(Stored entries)
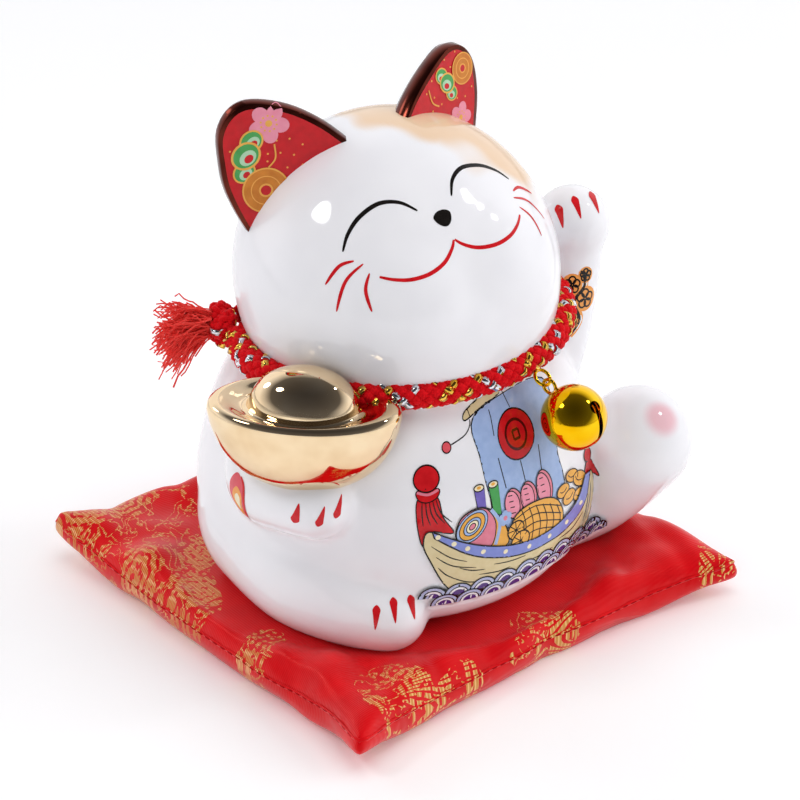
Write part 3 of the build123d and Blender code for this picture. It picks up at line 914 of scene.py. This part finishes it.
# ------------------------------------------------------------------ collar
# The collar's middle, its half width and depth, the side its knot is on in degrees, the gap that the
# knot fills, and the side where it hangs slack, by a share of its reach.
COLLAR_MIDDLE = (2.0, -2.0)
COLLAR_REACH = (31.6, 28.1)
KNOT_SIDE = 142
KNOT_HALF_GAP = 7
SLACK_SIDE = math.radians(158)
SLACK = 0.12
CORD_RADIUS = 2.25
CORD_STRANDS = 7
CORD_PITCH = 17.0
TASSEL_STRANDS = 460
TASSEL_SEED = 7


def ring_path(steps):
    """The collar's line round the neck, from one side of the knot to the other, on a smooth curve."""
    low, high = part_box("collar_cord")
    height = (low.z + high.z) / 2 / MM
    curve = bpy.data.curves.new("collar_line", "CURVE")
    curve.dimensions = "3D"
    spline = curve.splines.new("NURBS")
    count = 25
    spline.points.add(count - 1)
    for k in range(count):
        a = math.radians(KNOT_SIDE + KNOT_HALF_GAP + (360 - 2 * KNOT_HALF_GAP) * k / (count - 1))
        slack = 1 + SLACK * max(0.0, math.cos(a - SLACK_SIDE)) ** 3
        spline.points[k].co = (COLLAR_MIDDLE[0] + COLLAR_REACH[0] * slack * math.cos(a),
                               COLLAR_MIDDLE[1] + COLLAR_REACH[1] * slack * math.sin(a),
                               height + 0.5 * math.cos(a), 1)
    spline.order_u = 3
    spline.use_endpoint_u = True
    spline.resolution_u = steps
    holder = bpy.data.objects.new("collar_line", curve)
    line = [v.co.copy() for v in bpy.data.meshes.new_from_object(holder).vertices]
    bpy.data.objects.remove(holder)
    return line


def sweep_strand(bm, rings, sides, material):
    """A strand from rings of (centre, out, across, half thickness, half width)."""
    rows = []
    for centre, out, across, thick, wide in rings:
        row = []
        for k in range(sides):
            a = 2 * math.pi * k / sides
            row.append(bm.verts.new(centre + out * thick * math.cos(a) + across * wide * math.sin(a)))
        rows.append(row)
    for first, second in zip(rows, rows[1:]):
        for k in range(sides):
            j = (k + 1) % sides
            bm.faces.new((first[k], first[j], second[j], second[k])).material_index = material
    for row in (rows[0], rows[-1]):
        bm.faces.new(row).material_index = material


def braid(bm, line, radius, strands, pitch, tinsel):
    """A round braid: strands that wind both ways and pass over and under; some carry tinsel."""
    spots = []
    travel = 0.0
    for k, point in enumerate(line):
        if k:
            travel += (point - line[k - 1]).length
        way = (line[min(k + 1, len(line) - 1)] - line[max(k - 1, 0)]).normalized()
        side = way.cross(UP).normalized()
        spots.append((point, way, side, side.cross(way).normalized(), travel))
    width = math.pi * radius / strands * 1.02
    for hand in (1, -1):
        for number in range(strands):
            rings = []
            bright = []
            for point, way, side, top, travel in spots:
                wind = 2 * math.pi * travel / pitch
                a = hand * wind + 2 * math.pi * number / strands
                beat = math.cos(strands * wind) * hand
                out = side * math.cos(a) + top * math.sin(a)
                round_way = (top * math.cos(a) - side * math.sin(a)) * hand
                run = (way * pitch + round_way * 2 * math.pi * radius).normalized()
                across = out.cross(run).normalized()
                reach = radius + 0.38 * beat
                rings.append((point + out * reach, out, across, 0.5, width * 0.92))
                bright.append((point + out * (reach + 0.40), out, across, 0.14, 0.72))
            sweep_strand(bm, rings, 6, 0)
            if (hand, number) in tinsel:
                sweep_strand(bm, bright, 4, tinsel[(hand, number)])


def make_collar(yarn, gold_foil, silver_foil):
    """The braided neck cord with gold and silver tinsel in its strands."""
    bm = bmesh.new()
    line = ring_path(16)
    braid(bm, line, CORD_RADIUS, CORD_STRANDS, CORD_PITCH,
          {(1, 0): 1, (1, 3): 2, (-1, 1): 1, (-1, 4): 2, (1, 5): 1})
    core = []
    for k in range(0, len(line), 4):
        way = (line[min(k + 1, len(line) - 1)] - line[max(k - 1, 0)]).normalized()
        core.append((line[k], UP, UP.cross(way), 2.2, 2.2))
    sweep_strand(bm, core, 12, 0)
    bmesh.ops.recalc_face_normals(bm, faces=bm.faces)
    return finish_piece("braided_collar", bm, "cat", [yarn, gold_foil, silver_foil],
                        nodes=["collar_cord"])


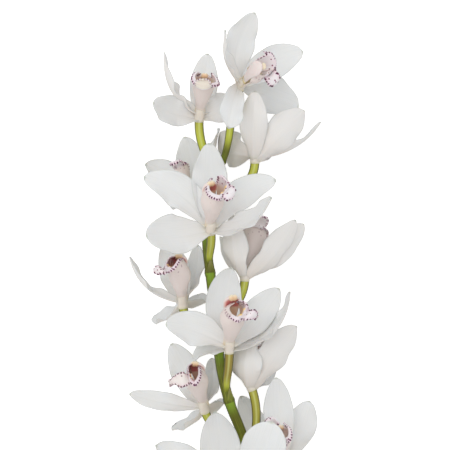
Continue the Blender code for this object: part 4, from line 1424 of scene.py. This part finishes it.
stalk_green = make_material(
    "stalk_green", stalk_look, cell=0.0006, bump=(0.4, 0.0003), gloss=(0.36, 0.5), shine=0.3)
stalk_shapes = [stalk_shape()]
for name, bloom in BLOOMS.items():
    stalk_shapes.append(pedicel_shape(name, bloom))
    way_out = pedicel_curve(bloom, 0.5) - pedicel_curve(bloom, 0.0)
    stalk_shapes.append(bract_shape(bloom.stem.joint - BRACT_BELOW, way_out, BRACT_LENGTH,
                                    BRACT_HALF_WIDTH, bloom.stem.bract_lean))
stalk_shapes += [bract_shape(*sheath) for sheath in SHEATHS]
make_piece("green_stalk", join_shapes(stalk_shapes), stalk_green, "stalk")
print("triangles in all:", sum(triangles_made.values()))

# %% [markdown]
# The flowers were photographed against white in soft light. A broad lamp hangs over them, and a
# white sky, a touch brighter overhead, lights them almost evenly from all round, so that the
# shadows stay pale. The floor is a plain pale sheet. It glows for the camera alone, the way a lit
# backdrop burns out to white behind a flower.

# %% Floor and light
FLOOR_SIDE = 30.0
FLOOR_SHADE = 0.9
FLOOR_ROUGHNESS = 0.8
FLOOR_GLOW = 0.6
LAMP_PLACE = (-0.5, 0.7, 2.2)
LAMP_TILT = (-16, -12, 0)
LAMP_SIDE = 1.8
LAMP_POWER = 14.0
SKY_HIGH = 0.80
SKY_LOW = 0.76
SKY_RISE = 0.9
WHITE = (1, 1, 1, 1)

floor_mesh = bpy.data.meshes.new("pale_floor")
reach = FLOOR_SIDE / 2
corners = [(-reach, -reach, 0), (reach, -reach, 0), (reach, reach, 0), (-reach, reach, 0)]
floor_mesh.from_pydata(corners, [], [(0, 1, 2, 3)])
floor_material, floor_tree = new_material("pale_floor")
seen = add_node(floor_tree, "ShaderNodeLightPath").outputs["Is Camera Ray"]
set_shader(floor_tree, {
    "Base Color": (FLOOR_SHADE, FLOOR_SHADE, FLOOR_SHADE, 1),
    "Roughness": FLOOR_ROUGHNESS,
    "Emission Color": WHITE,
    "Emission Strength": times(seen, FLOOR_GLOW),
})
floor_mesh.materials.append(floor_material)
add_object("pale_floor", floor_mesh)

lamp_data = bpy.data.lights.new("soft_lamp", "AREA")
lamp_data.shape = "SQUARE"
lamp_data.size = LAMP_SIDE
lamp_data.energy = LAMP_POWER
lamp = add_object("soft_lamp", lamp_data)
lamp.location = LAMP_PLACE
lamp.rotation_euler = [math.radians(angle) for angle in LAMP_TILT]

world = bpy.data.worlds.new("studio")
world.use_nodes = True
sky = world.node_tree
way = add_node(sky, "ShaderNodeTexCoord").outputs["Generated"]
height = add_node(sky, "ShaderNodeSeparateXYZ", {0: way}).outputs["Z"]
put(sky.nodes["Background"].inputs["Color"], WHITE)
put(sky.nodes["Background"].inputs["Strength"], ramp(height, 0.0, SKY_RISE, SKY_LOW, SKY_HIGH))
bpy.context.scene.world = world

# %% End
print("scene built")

◆ **EXERCISE AIM**: Pull out every line of the records that includes the string "code".

◆ **ANSWER IN FULL**:
Write part 3 of the build123d and Blender code for this picture. It picks up at line 914 of scene.py. This part finishes it.
Continue the Blender code for this object: part 4, from line 1424 of scene.py. This part finishes it.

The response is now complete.